About SEVRES, French Porcelain:
Sevres Porcelain traces its roots in France to early craftsmen who had small manufacturing operations in such places as Lille, Rouen. St. Cloud, and most notably Chantilly. It is from Chantilly that a cadre of workers migrated to the Chateau de Vincennes near Paris to form a larger porcelain manufactory in 1738. French King Louis XV, perhaps inspired by his rumored relationship with mistress Madame de Pompadour, took an intense interest in porcelain and moved the operation in 1756 to even larger quarters in the Paris suburb of Sevres. Sevres was also conveniently near the home of Madame de Pompadour and the King's own Palace at Versailles.

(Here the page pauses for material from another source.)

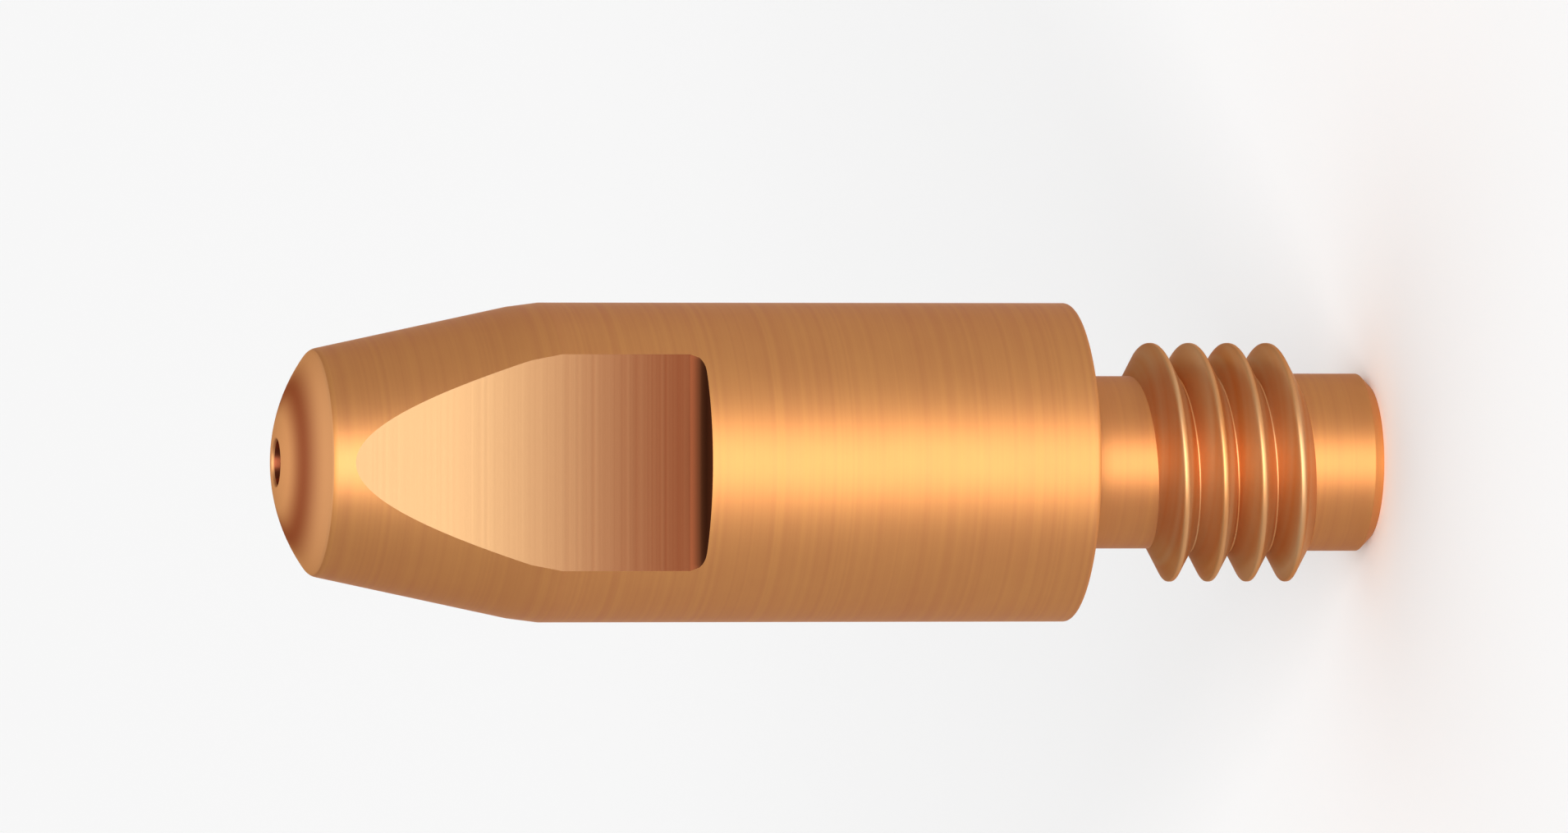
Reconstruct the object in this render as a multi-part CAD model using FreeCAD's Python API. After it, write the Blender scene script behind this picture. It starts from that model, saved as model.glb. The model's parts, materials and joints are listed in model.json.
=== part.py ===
"""Contact tip for a wire-fed welding torch: one turned copper piece with two spanner flats and a thread.

The tip stands on its rear end. +Z runs along the axis from the rear end to the nose, the origin is the
centre of the rear end, and the two spanner flats face -Y and +Y. Sizes are in millimetres and degrees.
"""

import FreeCAD, Part  # FreeCAD has to be loaded before Part
import math
import os

# Overall sizes
overall_length = 28.0
body_diameter = 8.0
shank_length = 7.75

# Nose: a low crown, a slim taper that leans in towards the axis, and its soft blend into the body
nose_crown_height = 0.93
nose_rim_round = 0.3
taper_length = 5.45
taper_angle = 12.0
taper_blend_radius = 3.0

# Spanner flats: measured back from the nose, milled with a cutter whose corner is rounded
flat_across = 5.9
flat_reach = 10.3
flat_cutter_corner = 0.35

# Shoulder that seats on the tip holder
shoulder_edge_round = 0.1

# Shank: right-hand thread, relief neck next to the shoulder, and plain pilot with a chamfered end.
# The neck and the pilot lie below the root of the thread by their reliefs.
thread_diameter = 6.0
thread_pitch = 1.0
thread_angle = 60.0
neck_length = 1.55
neck_relief = 0.104
pilot_length = 1.5
pilot_relief = 0.039
pilot_chamfer = 0.28

# Wire passage: the bore, and the funnel that leads the wire in at the rear
wire_bore_diameter = 1.2
funnel_mouth_diameter = 2.5
funnel_angle = 60.0

# How far a cutter passes beyond the metal that it cuts, and how deep the thread's ridge is rooted in its core
cutter_overrun = 1.0
ridge_rooting = 0.05

# Thread form, after the metric profile: a crest flat of an eighth of the pitch and a narrow root
crest_flat = thread_pitch / 8
root_flat = thread_pitch / 32
flank_slope = math.tan(math.radians(thread_angle / 2))
flank_run = (thread_pitch - crest_flat - root_flat) / 2
thread_depth = flank_run / flank_slope
crest_radius = thread_diameter / 2
root_radius = crest_radius - thread_depth
neck_radius = root_radius - neck_relief
pilot_radius = root_radius - pilot_relief

# Both ends of the threaded length slope as the thread's own flanks do, so the ridge starts to run out there
neck_start = shank_length - neck_length
thread_end = neck_start - (crest_radius - neck_radius) * flank_slope
thread_start = pilot_length + (crest_radius - pilot_radius) * flank_slope

# The nose's rim, where the crown meets the taper
rim_height = overall_length - nose_crown_height
rim_diameter = body_diameter - 2 * taper_length * math.tan(math.radians(taper_angle))

AXIS_START = FreeCAD.Vector(0, 0, 0)
AXIS = FreeCAD.Vector(0, 0, 1)
FULL_TURN = 360


def point(radius, height):
    """A point of the outline plane, which holds the axis and the +X direction."""
    return FreeCAD.Vector(radius, 0, height)


def crown_arc(rim, mouth):
    """The arc of the nose's crown, from the rim to the mouth of the bore, centred on the axis."""
    squares = mouth.z**2 + mouth.x**2 - rim.z**2 - rim.x**2
    centre = squares / (2 * (mouth.z - rim.z))
    crown_radius = math.hypot(rim.x, rim.z - centre)
    between = (rim.x + mouth.x) / 2
    middle = point(between, centre + math.sqrt(crown_radius**2 - between**2))
    return Part.Arc(rim, middle, mouth).toShape()


def blank():
    """The turned blank with its bore drilled, down to the thread's root where the thread will be."""
    bore_radius = wire_bore_diameter / 2
    funnel_radius = funnel_mouth_diameter / 2
    funnel_depth = (funnel_radius - bore_radius) / math.tan(math.radians(funnel_angle / 2))
    body_radius = body_diameter / 2
    mouth = point(bore_radius, overall_length)
    rim = point(rim_diameter / 2, rim_height)
    corners = [
        mouth,
        point(bore_radius, funnel_depth),
        point(funnel_radius, 0),
        point(pilot_radius - pilot_chamfer, 0),
        point(pilot_radius, pilot_chamfer),
        point(pilot_radius, pilot_length),
        point(root_radius, pilot_length),
        point(root_radius, neck_start),
        point(neck_radius, neck_start),
        point(neck_radius, shank_length),
        point(body_radius, shank_length),
        point(body_radius, rim_height - taper_length),
        rim,
    ]
    outline = Part.Wire(Part.makePolygon(corners).Edges + [crown_arc(rim, mouth)])
    return Part.Face(outline).revolve(AXIS_START, AXIS, FULL_TURN)


def ring_edge(solid, diameter, height):
    """The circular edge of that diameter, centred on the axis at that height."""

    def distance(edge):
        if not isinstance(edge.Curve, Part.Circle):
            return math.inf
        return abs(edge.Curve.Radius - diameter / 2) + abs(edge.Curve.Center.z - height)

    return min(solid.Edges, key=distance)


def softened(solid):
    """The blank with its shoulder edge and nose rim broken, and the taper blended into the body."""
    solid = solid.makeFillet(shoulder_edge_round, [ring_edge(solid, body_diameter, shank_length)])
    solid = solid.makeFillet(nose_rim_round, [ring_edge(solid, rim_diameter, rim_height)])
    taper_end = ring_edge(solid, body_diameter, rim_height - taper_length)
    return solid.makeFillet(taper_blend_radius, [taper_end])


def flat_cutter():
    """What the milling cutter takes away on the -Y side, with the rounded corner it leaves at the step."""
    width = body_diameter + 2 * cutter_overrun
    depth = body_diameter / 2 - flat_across / 2 + cutter_overrun
    height = flat_reach + cutter_overrun
    corner = FreeCAD.Vector(-width / 2, -flat_across / 2 - depth, overall_length - flat_reach)
    block = Part.makeBox(width, depth, height, corner)

    def off_root(edge):
        middle = edge.CenterOfMass
        return abs(middle.y + flat_across / 2) + abs(middle.z - corner.z)

    return block.makeFillet(flat_cutter_corner, [min(block.Edges, key=off_root)])


def spanner_flats():
    """Both cutters: the second faces +Y."""
    front = flat_cutter()
    back = front.copy()
    back.rotate(AXIS_START, AXIS, FULL_TURN / 2)
    return [front, back]


def one_turn(radius, height):
    """One turn of a right-handed helix of the thread's pitch, from that height above +X."""
    helix = Part.makeHelix(thread_pitch, thread_pitch, radius)
    helix.translate(AXIS * height)
    return helix.Edges[0]


def wound(section, start_height, turns):
    """A solid that winds up along the axis with the thread's pitch and starts and ends towards +Y.

    The section is a list of (radius, rise) corners. Each turn is a ruled face for each of its sides, and
    a flat face closes each end.
    """
    faces = []
    for turn in range(turns):
        turn_height = start_height + turn * thread_pitch
        helices = [one_turn(radius, turn_height + rise) for radius, rise in section]
        for helix, neighbour in zip(helices, helices[1:] + helices[:1]):
            faces.append(Part.makeRuledSurface(helix, neighbour))
    for height in (start_height, start_height + turns * thread_pitch):
        corners = [point(radius, height + rise) for radius, rise in section]
        faces.append(Part.Face(Part.makePolygon(corners + corners[:1])))

    shell = Part.makeShell(faces)
    shell.sewShape()
    solid = Part.Solid(shell)
    if solid.Volume < 0:
        solid.reverse()
    solid.rotate(AXIS_START, AXIS, FULL_TURN / 4)
    return solid


def thread_envelope():
    """The turned form that bounds the thread: its crest, and the slope that it runs out on at each end."""
    corners = [
        point(0, pilot_length),
        point(pilot_radius, pilot_length),
        point(crest_radius, thread_start),
        point(crest_radius, thread_end),
        point(neck_radius, neck_start),
        point(0, neck_start),
    ]
    outline = Part.makePolygon(corners + corners[:1])
    return Part.Face(outline).revolve(AXIS_START, AXIS, FULL_TURN)


def thread_ridge():
    """The thread's ridge, a whole number of turns long, with its last full crest towards +X at the neck.

    Its section is rooted in the core and stands proud of the crest, and the envelope trims it.
    """
    half_foot = (thread_pitch - root_flat) / 2
    half_tip = crest_flat / 4
    proud = (crest_flat / 2 - half_tip) / flank_slope
    section = [
        (root_radius - ridge_rooting, -half_foot),
        (root_radius, -half_foot),
        (crest_radius + proud, -half_tip),
        (crest_radius + proud, half_tip),
        (root_radius, half_foot),
        (root_radius - ridge_rooting, half_foot),
    ]
    turns = round((thread_end - thread_start) / thread_pitch)
    end_height = thread_end - crest_flat + thread_pitch / 4
    ridge = wound(section, end_height - turns * thread_pitch, turns)
    return ridge.common(thread_envelope())


def contact_tip():
    """The finished tip: the softened blank with its flats milled, and the thread's ridge on its core."""
    milled = softened(blank()).cut(spanner_flats())
    return milled.fuse(thread_ridge())


os.makedirs("parts", exist_ok=True)
contact_tip().Solids[0].exportStep("parts/contact_tip.step")
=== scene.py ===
"""A welding contact tip in turned copper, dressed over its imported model, on a plain studio floor.

The tip stands on its rear end with its nose up, and its two spanner flats face -Y and +Y. Everything is in
metres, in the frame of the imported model. The tip is one closed surface, built up round its axis from the
rear end: the bore, the pilot, the thread, the neck, the body, the flatted nose and the crown.
"""

import json
import math
from typing import NamedTuple

import bmesh
import bpy
from mathutils import Matrix, Vector


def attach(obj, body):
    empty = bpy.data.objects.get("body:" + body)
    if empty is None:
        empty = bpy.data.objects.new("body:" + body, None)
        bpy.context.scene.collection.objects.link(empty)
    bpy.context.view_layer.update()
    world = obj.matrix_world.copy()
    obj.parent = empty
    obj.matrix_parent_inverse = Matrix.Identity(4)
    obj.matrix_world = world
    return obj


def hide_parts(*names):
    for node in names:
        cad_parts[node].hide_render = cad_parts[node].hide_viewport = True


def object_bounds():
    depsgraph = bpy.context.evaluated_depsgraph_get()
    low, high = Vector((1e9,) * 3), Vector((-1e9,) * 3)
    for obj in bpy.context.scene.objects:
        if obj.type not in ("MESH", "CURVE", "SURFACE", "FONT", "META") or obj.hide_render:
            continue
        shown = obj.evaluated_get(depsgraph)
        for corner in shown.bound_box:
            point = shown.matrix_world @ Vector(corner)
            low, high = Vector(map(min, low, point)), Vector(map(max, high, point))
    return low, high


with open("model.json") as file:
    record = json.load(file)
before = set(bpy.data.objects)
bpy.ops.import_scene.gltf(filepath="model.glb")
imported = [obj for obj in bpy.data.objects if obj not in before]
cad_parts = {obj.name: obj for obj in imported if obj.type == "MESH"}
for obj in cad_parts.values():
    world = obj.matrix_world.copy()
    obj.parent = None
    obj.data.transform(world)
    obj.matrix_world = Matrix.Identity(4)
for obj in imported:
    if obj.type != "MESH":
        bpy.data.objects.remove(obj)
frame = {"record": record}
CAD_LOW, CAD_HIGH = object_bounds()

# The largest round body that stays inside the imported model, whose own round is made of flat facets
BODY_RADIUS = min(-CAD_LOW.x, -CAD_LOW.y, CAD_HIGH.x, CAD_HIGH.y)

bl_info = {
    "name": "Welding contact tip",
    "version": (1, 0, 0),
    "blender": (4, 5, 0),
    "location": "View3D > Sidebar > Contact tip",
    "description": "Makes a turned copper contact tip with spanner flats and a thread, and its studio",
    "category": "Add Mesh",
}

MM = 0.001
BODY = "root"
NODE = "contact_tip"
PIECE = "turned_tip"
QUARTER = math.pi / 2
HALF_TURN = math.pi
FULL_TURN = 2 * math.pi

# How finely the surface is divided: round a quarter of the tip, over a rounded edge and over the crown's arc
COLUMNS_PER_QUARTER = 64
EDGE_STEPS = 7
CROWN_STEPS = 12

# How far beside a rounded edge another row of vertices holds the long face next to it flat
SUPPORT = 0.01 * MM

# Places this close are one vertex, and lengths or sines this close count as equal
WELD = 0.0001 * MM
SAME_LENGTH = 0.0001 * MM
SAME_SINE = 1e-6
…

From the outset the king's clear aim was to produce Sevres Porcelain that surpassed the established Saxony works of Meissen and Dresden. Though the French lacked an ample supply of kaolin, a required ingredient for hard-paste porcelain (pate dure), their soft-paste porcelain (pate tendre) was fired at a lower temperature and was thus compatible with a wider variety of colors and glazes that in many cases were also richer and more vivid. Unglazed white Sevres Porcelain "biscuit" figurines were also a great success. However, soft-paste Sevres Porcelain was more easily broken. Therefore, early pieces of Sevres Porcelain that remain intact have become rare indeed.
About the time when Napoleon Bonaparte named himself Emperor of France (1804), a new director was named for the Sevres Porcelain Manufactory. Alexandre Brongniart, highly educated in many fields, resurrected Sevres Porcelain. Soft-paste porcelain was eliminated altogether thanks to the earlier discovery of kaolin near Limoges. For 4 decades until his death, Brongniart presided over monumental progress for Sevres Porcelain, catering not only to Napoleon himself, but at last to include the more financially profitable mid-priced market in the emerging middle class.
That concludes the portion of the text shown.